Nonsense. You appear not to grasp the point that if comp is correct
then the computational mechanisms dominating our experience (including
our experience of mathematics) must those of the physics we typically
observe.
Depends on what you mean by comp. You seem to engage in the same
equivocation as Bruno. On the one hand it means saying "yes" to the
doctor. On the other hand it means accepting his whole argument from
that purportedly proving that physics is otiose. So then the argument
refers to itself and says if physics is otiose then the physics we
observe must be that predicted by his theory. So which "comp is
correct" do you refer to?
Hence mathematical intuition or inference must be inextricably
entangled with its local physics (as neurocognition) else comp is
false. I think you systematically confuse Bruno's interview with the
machine with an unattained fully fledged theory appropriate to
creatures as psychologically complex as ourselves.
No. I don't accept his theory because it reduces to "If this theory is
correct then it must explain what we observe." To be "fully fledged"
one needs to show that it actually does explain what we observe, i.e.
that tequila interferes with mathematical reasoning. He passes this off
as just solving "the white rabbit" problem, as though it were a minor
point; but without solving that it's a theory that can explain anything,
and hence fails to explain at all. I'm not saying solving the white
rabbit problem is impossible - maybe it can be. Bruno's other claim is
that his theory models the relation of conscious thought and physics.
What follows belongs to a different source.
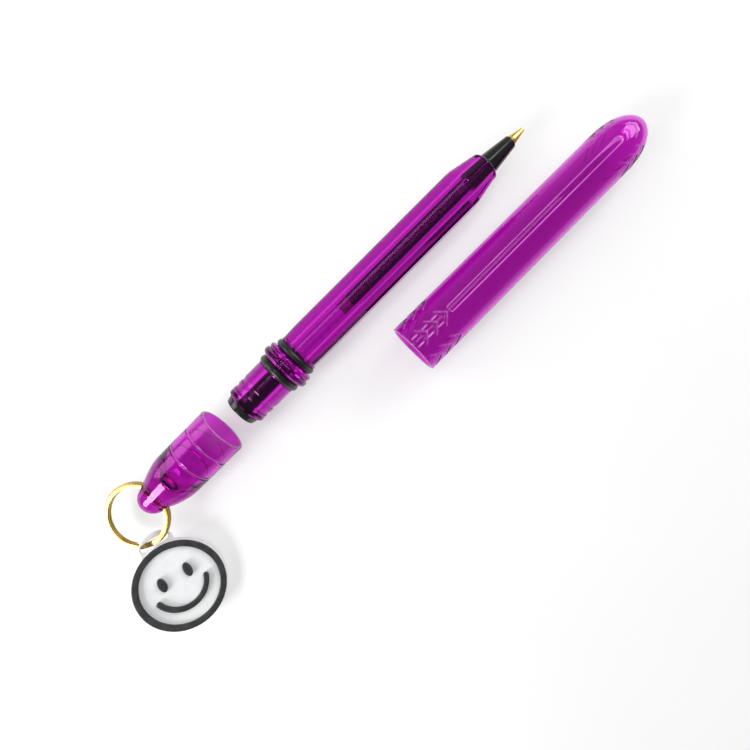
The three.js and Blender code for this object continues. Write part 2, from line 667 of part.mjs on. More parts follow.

But this also seems dubious. It models a very idealized consciousness
of an omniscient mathematician who knows everything provable. That's
not much like any consciousness I've ever had - even after a whole
bottle of tequila.
Brent
At this stage what is demanded is that the toy model explicate
otherwise inexplicable features of its putatively vastly more
developed but (by assumption) analogous counterpart. And of course
that it not lead, even at such an early stage, to brute inconsistencies.